Re: Behavior away from home.
Cliff Golden (C60DJK1@MVS.CSO.NIU.EDU)
Fri, 3 Feb 1995 20:18:00 CST
I've read some real horror stories on the other postings. These
incidents really hurt the rest of us and the Scouting name.
We have had so many positive incidents of people being uncommonly
good to us merely because we are Scouts. We've always tried to
maintain that good image. It's like leaving a courtesy pile of
firewood as you leave a campsite. You're leaving something behind
for the group that follows.
It sounds as if some troops have been leaving behind some very bad
feelings due to disruptive behavior and some real negligance on the
part of adult leaders.
Rules of conduct are spelled out on tour permits used by troops.

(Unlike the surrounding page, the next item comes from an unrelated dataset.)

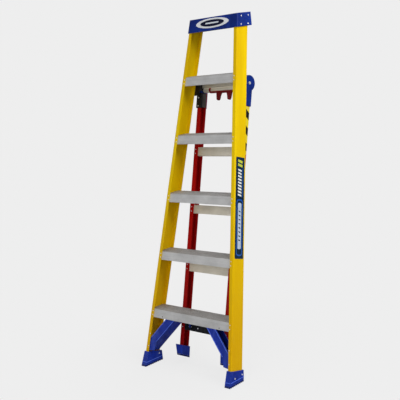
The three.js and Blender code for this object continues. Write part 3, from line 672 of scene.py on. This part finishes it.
def knuckle_rivets(side, sign):
    """Rivets through a knuckle, its steel plate and the top of the rear rail"""
    x = sign * KNUCKLE_RIVET_X
    plate, knuckle = f"knuckle_plate_{side}", f"hinge_knuckle_{side}"
    places = [(plate, at(x, 0, z), BACKWARDS) for z in KNUCKLE_FRONT_HEIGHTS]
    places += [(knuckle, at(x, 0, z), -BACKWARDS) for z in KNUCKLE_BACK_HEIGHTS]
    rivets(f"knuckle_rivets_{side}", "rear_section", places)


def rear_bar_rivets(side, sign):
    """Two rivets through each rear rail flange at each rear bar, in front and behind"""
    rail = f"rear_rail_{side}"
    for number in range(1, REAR_BAR_COUNT + 1):
        low, high = ladder_box(f"rear_bar_{number}")
        places = []
        for share in PAIR_SHARES:
            z = low.z + (high.z - low.z) * share
            through = LADDER @ Vector((sign * REAR_RIVET_X * MM, 0, z))
            places += [(rail, through, BACKWARDS), (rail, through, -BACKWARDS)]
        rivets(f"rear_bar_{number}_rivets_{side}", "rear_section", places, SMALL_RIVET)


def rear_boot_rivets(side, sign):
    low, high = ladder_box(f"rear_boot_{side}")
    middle = Vector((0, (low.y + high.y) / 2, high.z - REAR_BOOT_RIVET_DROP * MM))
    places = [(f"rear_boot_{side}", LADDER @ middle, -ACROSS * sign)]
    rivets(f"rear_boot_rivet_{side}", "rear_section", places)


def bumper_screws(side):
    low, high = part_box(f"wall_bumper_{side}")
    places = []
    for share in PAIR_SHARES:
        middle = Vector((low.x + (high.x - low.x) * share, high.y, (low.z + high.z) / 2))
        places.append((f"wall_bumper_{side}", middle, Vector((0, -1, 0))))
    rivets(f"bumper_screws_{side}", "front_section", places, SMALL_RIVET)


def catch_plate_rivets():
    low, high = ladder_box("catch_plate")
    z = (low.z + high.z) / 2 - CATCH_PLATE_RIVET_DROP * MM
    places = []
    for x in CATCH_PLATE_RIVETS_X:
        places.append(("catch_plate", LADDER @ Vector((x * MM, 0, z)), BACKWARDS))
    rivets("catch_plate_rivets", "rear_section", places)


for side, sign in SIDES.items():
    cap_rivets(side, sign)
    tread_rivets(side, sign)
    brace_rivets(side, sign)
    boot_rivets(side, sign)
    knuckle_rivets(side, sign)
    rear_bar_rivets(side, sign)
    rear_boot_rivets(side, sign)
    bumper_screws(side)
catch_plate_rivets()


# ---- welts of the braces and the boots, pale blue as a painted highlight ------------------------


def add_bead(shape, line, closed=False):
    """A round bead along a line of surface points, each given with the surface's normal"""
    count = len(line)
    rings = []
    for i, (point, normal) in enumerate(line):
        before = line[i - 1][0] if closed or i else point
        after = line[(i + 1) % count][0] if closed or i < count - 1 else point
        along = (after - before).normalized()
        side = along.cross(normal).normalized()
        rings.append(add_ring(shape, point, side, side.cross(along), BEAD_RADIUS, BEAD_SIDES))
    for first, second in zip(rings, rings[1:]):
        add_band(shape, first, second)
    if closed:
        add_band(shape, rings[-1], rings[0])
    else:
        shape.faces.new(rings[0])
        shape.faces.new(reversed(rings[-1]))


def brace_beads(side, sign):
    """Two welts along the front flange of a knee brace, in a pale blue that is a painted highlight
    """
    along = (BRACE_BEND - BRACE_TOP).normalized()
    across = Vector((-along.y, along.x))
    shape = bmesh.new()
    for inset, end in BRACE_BEADS:
        start = BRACE_TOP + across * inset
        first = (start.y - BRACE_TOP.y + BRACE_BEAD_DROP) / -along.y
        line = []
        for step in range(BRACE_BEAD_STEPS + 1):
            spot = start + along * (first + (end - first) * step / BRACE_BEAD_STEPS)
            through = at(sign * spot.x, 0, spot.y)
            line.append(surface(f"knee_brace_{side}", through, BACKWARDS))
        add_bead(shape, line)
    name = f"brace_beads_{side}"
    piece(name, shape, "front_section", ["highlight_blue"])


def boot_bead(side):
    """A welt round a front boot, level with the floor, a little over its sole, in a pale blue that
    is a painted highlight
    """
    node = f"front_boot_{side}"
    low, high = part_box(node)
    middle = (low + high) / 2
    middle.z = low.z + BOOT_BEAD_LEVEL
    line = []
    for turn in turns(BOOT_BEAD_STEPS):
        inwards = -Vector((math.cos(turn), math.sin(turn), 0))
        line.append(surface(node, middle, inwards))
    shape = bmesh.new()
    add_bead(shape, line, closed=True)
    piece(f"{node}_bead", shape, "front_section", ["highlight_blue"])


for side, sign in SIDES.items():
    brace_beads(side, sign)
    boot_bead(side)


# ---- badge and labels ---------------------------------------------------------------------------


def cap_badge():
    """A blank oval badge on the cap's front face: a white ring, a dark field and a plain bar"""
    place, normal = surface("top_cap", at(0, 0, BADGE_Z), BACKWARDS)
    upwards = normal.cross(ACROSS)
    ring_top, field_top, bar_top = BADGE_LEVELS
    plates = [
        (oval(*BADGE_RING), -SUNK, ring_top, 0, RING_CROWN),
        (oval(*BADGE_FIELD), ring_top, field_top, 1, FIELD_CROWN),
        (slanted(*BADGE_BAR), field_top, bar_top, 2, 0.0),
    ]
    shape = bmesh.new()
    for plate in plates:
        add_plate(shape, place, ACROSS, upwards, *plate)
    materials = ["badge_white", "badge_navy", "badge_grey"]
    piece("cap_badge", shape, "front_section", materials)


def sticker_axes(node, through):
    """A place on a rail's outer web, the way up along it, and the way forwards across it"""
    place, normal = surface(node, through, -ACROSS)
    up = (UPWARDS - normal * UPWARDS.dot(normal)).normalized()
    return place, up, normal.cross(up)


GROUND, WHITE_INK, LIME_INK, BLUE_INK, PALE_INK = range(5)
LABEL_MATERIALS = ["label_vinyl", "ink_white", "ink_lime", "ink_blue", "ink_pale_blue"]
# the label's print: an outline and its sizes in millimetres, how many of it, the first one's
# distance from the label's upper end, the step to the next, how far forwards, ink and layer
LABEL_PRINT = (
    (slanted, (13, 34, 7), 2, 22, 20, 0, LIME_INK, 1),
    (slanted, (9, 27, 6), 9, 68, 16, 2, WHITE_INK, 1),
    (rounded_rectangle, (150, 3, 1), 1, 130, 0, -20, BLUE_INK, 1),
    (rounded_rectangle, (290, 46, 14), 1, 362, 0, 0, BLUE_INK, 1),
    (rounded_rectangle, (276, 36, 11), 1, 362, 0, 0, GROUND, 2),
    (rounded_rectangle, (236, 26, 7), 1, 354, 0, 0, PALE_INK, 3),
    (slanted, (6, 14, 4), 8, 280, 21, 0, GROUND, 4),
)


def rail_label():
    """The right rail's label, with plain bars and panels where a maker prints its words"""
    length, width = (LABEL_HIGH - LABEL_LOW) * MM, (LABEL_BACK - LABEL_FRONT) * MM
    middle = at(0, (LABEL_FRONT + LABEL_BACK) / 2, (LABEL_LOW + LABEL_HIGH) / 2)
    place, up, forwards = sticker_axes("front_rail_right", middle)
    shape = bmesh.new()
    outer = rounded_rectangle(length, width, LABEL_CORNER * MM)
    add_plate(shape, place, up, forwards, outer, -SUNK, STICKER, GROUND)
    for outline, sizes, count, first, step, ahead, ink, layer in LABEL_PRINT:
        mark = outline(*(size * MM for size in sizes))
        base = STICKER + (layer - 1) * PRINT
        for i in range(count):
            along = length / 2 - (first + i * step) * MM
            spot = place + up * along + forwards * (ahead * MM)
            add_plate(shape, spot, up, forwards, mark, base - PRINT / 2, base + PRINT, ink)
    piece("rail_label", shape, "front_section", LABEL_MATERIALS)


def hazard_stripes():
    """Slanting black and yellow stripes on the right rear rail's outer web, under the hinge"""
    height = (HAZARD_LOW + HAZARD_HIGH) / 2 * MM - PIVOT_IN_LADDER.z
    middle = REAR @ Vector((0, HAZARD_OFFSET * MM, height))
    place, up, forwards = sticker_axes("rear_rail_right", middle)
    length = (HAZARD_HIGH - HAZARD_LOW) * MM
    outer = rounded_rectangle(length, HAZARD_WIDTH * MM, HAZARD_CORNER * MM)
    reach = (HAZARD_WIDTH - HAZARD_MARGIN) * MM
    stripe = slanted(HAZARD_STRIPE * MM, reach, HAZARD_SLANT * MM)
    shape = bmesh.new()
    add_plate(shape, place, up, forwards, outer, -SUNK, STICKER)
    for i in range(HAZARD_COUNT):
        spot = place + up * (length / 2 - (HAZARD_FIRST + i * HAZARD_STEP) * MM)
        add_plate(shape, spot, up, forwards, stripe, STICKER / 2, STICKER + PRINT, 1)
    materials = ["hazard_yellow", "hazard_black"]
    piece("hazard_stripes", shape, "rear_section", materials)


cap_badge()
rail_label()
hazard_stripes()


# ---- studio -------------------------------------------------------------------------------------


def camera_switch(tree, unseen, seen):
    """One shader for what the camera sees, and another for the light that bounces elsewhere"""
    rays = tree.nodes.new("ShaderNodeLightPath")
    mix = tree.nodes.new("ShaderNodeMixShader")
    tree.links.new(rays.outputs["Is Camera Ray"], mix.inputs["Fac"])
    tree.links.new(unseen, mix.inputs[1])
    tree.links.new(seen, mix.inputs[2])
    return mix.outputs["Shader"]


def make_world():
    """A pale backdrop, dimmer as a light than as it looks"""
    world = bpy.data.worlds.new("studio")
    world.use_nodes = True
    scene.world = world
    tree = world.node_tree
    tree.nodes.clear()
    seen = tree.nodes.new("ShaderNodeBackground")
    seen.inputs["Color"].default_value = linear(BACKGROUND)
    fill = tree.nodes.new("ShaderNodeBackground")
    fill.inputs["Color"].default_value = (1, 1, 1, 1)
    fill.inputs["Strength"].default_value = FILL
    output = tree.nodes.new("ShaderNodeOutputWorld")
    shader = camera_switch(tree, fill.outputs["Background"], seen.outputs["Background"])
    tree.links.new(shader, output.inputs["Surface"])


def floor_material():
    """A pale matt floor that glows a little, and turns into the backdrop away from the ladder"""
    material = bpy.data.materials.new("floor")
    material.use_nodes = True
    tree = material.node_tree
    near = tree.nodes["Principled BSDF"]
    near.inputs["Base Color"].default_value = linear(FLOOR_TONE)
    near.inputs["Roughness"].default_value = FLOOR_ROUGHNESS
    far = tree.nodes.new("ShaderNodeEmission")
    far.inputs["Color"].default_value = linear(BACKGROUND)
    dim = tree.nodes.new("ShaderNodeBsdfDiffuse")
    dim.inputs["Color"].default_value = (FLOOR_BOUNCE, FLOOR_BOUNCE, FLOOR_BOUNCE, 1)
    place = tree.nodes.new("ShaderNodeTexCoord")
    reach = tree.nodes.new("ShaderNodeVectorMath")
    reach.operation = "LENGTH"
    fade = tree.nodes.new("ShaderNodeMapRange")
    fade.interpolation_type = "SMOOTHSTEP"
    fade.inputs["From Min"].default_value = FLOOR_FADE[0]
    fade.inputs["From Max"].default_value = FLOOR_FADE[1]
    fade.inputs["To Min"].default_value = FLOOR_GLOW
    mix = tree.nodes.new("ShaderNodeMixShader")
    tree.links.new(place.outputs["Object"], reach.inputs[0])
    tree.links.new(reach.outputs["Value"], fade.inputs["Value"])
    tree.links.new(fade.outputs["Result"], mix.inputs["Fac"])
    tree.links.new(near.outputs["BSDF"], mix.inputs[1])
    tree.links.new(far.outputs["Emission"], mix.inputs[2])
    shader = camera_switch(tree, dim.outputs["BSDF"], mix.outputs["Shader"])
    tree.links.new(shader, tree.nodes["Material Output"].inputs["Surface"])
    return material


def make_floor():
    shape = bmesh.new()
    bmesh.ops.create_circle(shape, cap_ends=True, segments=FLOOR_SIDES, radius=FLOOR_RADIUS)
    mesh = bpy.data.meshes.new("floor")
    shape.to_mesh(mesh)
    shape.free()
    mesh.materials.append(floor_material())
    floor = bpy.data.objects.new("floor", mesh)
    floor.location.z = cad_box[0].z - FLOOR_DROP
    scene.collection.objects.link(floor)


def aimed(azimuth, elevation, distance):
    """Where something stands that looks at the ladder's middle; the angles are in radians"""
    turn = Matrix.Rotation(azimuth, 4, "Z")
    tip = Matrix.Rotation(math.pi / 2 - elevation, 4, "X")
    return Matrix.Translation(VIEW_AIM) @ turn @ tip @ Matrix.Translation((0, 0, distance))


def make_lamp(name, azimuth, elevation, distance, size, power):
    data = bpy.data.lights.new(name, "AREA")
    data.size = size
    data.energy = power
    lamp = bpy.data.objects.new(name, data)
    lamp.matrix_world = aimed(math.radians(azimuth), math.radians(elevation), distance)
    scene.collection.objects.link(lamp)


def make_camera():
    data = bpy.data.cameras.new("camera")
    data.lens = LENS
    data.sensor_width = SENSOR
    camera = bpy.data.objects.new("camera", data)
    roll = Matrix.Rotation(VIEW_ROLL, 4, "Z")
    camera.matrix_world = aimed(VIEW_AZIMUTH, VIEW_ELEVATION, VIEW_DISTANCE) @ roll
    scene.collection.objects.link(camera)
    scene.camera = camera


make_world()
make_floor()
for lamp in LAMPS:
    make_lamp(*lamp)
make_camera()
scene.view_settings.view_transform = "Standard"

Very few places ever ask to see a tour permit. Council addresses
are listed on the tour permit and improper behavior on the part of
a troop is supposed to be reported back to their home council for
appropriate action. That's the theory, the reality is that never
I think these horror stories should be told during training as an
example of what not to do, what the consequences are for the adults
in charge, and its negative effects on Scouting as a whole.
It's a matter of common sense and decency, that shouldn't have to be
spelled out to leaders. Many of these leaders, I would suspect, are
probably untrained to begin with. If you see situations occur that
are unscoutlike, talk to the leaders about it. Find out what their
home council is, explain to them the problem. If that doesn't help
then report them. Maybe you should report them anyway.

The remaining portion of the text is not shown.